WHETHER or not a coal price cap emerges today, the debate over power prices has focused attention on a range of problems within the national electricity market.
For years now, politicians and those with a commercial finger in the renewables pie have been talking a big game about the transition of power from harmful coal to a wonderful new world of cheap, clean power.
As admirable as the desire may be, the Australian public gains little from being signed up to such a process without all of the challenges being acknowledged as well.
The latest version of a long-running coal demonisation story holds that high coal prices are driving up power prices. In a domestic version of NATO attempts to force price caps on Russian fossil fuels, the Albanese Labor government is discussing a similar cap to "help" the electricity grid.
Canberra should have known this before the idea was floated, but our domestic power stations are not, by and large, paying the huge prices that Australia has reaped from others for our top-quality coal.
Instead, our power stations are set up to burn cheaper coal with a lower calorific value and higher ash content.
As the Newcastle Herald has reported this week from Centennial Coal's corporate filings, this coal has brought between $75 and $100 a tonne for most of this year, a fraction of the export price and well within the expected range for the electricity generators.
Coal shortages - and moves from contract coal to the dearer spot market by those power stations scheduled to close - have added to running costs.
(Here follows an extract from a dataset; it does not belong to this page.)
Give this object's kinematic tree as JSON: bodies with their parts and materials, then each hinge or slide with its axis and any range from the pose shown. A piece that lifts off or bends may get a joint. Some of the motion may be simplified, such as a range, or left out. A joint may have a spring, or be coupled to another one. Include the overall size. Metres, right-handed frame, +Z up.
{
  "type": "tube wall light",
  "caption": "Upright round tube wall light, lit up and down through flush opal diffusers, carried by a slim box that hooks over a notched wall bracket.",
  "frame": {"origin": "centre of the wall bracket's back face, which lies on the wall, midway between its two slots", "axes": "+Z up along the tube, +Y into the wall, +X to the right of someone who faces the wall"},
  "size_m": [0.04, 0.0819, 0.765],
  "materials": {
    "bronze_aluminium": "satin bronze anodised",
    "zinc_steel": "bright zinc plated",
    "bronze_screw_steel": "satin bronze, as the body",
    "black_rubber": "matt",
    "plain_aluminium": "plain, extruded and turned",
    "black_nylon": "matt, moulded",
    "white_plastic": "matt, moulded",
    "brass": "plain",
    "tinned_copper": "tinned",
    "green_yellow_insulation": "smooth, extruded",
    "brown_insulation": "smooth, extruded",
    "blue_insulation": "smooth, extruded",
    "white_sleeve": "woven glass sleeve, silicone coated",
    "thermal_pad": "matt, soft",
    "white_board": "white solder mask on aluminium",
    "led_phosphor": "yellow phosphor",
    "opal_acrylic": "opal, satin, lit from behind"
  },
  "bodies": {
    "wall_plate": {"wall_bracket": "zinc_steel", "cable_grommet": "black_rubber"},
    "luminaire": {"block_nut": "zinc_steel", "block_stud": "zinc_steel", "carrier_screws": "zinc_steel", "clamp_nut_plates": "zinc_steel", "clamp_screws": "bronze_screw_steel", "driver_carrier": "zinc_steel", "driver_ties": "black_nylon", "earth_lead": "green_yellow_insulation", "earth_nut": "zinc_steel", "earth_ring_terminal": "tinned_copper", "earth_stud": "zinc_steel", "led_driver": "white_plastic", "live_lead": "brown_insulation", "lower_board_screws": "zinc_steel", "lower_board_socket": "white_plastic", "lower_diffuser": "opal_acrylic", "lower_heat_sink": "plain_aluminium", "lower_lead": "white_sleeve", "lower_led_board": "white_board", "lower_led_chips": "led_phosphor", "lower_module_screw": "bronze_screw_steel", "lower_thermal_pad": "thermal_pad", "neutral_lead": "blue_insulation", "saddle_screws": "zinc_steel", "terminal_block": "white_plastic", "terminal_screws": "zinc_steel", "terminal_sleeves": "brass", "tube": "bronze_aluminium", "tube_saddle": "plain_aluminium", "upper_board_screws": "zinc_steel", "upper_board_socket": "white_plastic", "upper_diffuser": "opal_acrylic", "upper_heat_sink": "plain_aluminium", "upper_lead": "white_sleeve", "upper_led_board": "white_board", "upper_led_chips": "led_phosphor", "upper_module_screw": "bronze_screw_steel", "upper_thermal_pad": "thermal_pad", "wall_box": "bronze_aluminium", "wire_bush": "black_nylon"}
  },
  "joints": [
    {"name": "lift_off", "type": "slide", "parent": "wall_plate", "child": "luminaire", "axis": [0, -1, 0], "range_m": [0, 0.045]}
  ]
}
Even so, much of the targeted coal will slide under a proposed $125 a tonne cap.
And as the NSW Minerals Council points out, there is nothing to stop sellers reacting to the cap by exporting this coal instead. Even for high-ash coal, there is no shortage of buyers right now.
While coal market differences might be understood in the Hunter and other coal regions, such subtleties can be lost in the noise of a national debate, where the demands are loud for "something" to be done.
The Herald has repeatedly warned against closing coal-fired power stations before the grid has sufficient battery and other "firming" capacity to buttress against the inherently intermittent nature of renewable power.
The coal price cap is a consequence of Labor going to the federal election promising lower power prices.
The take-home from this week may well be that the real task is actually keeping the lights on.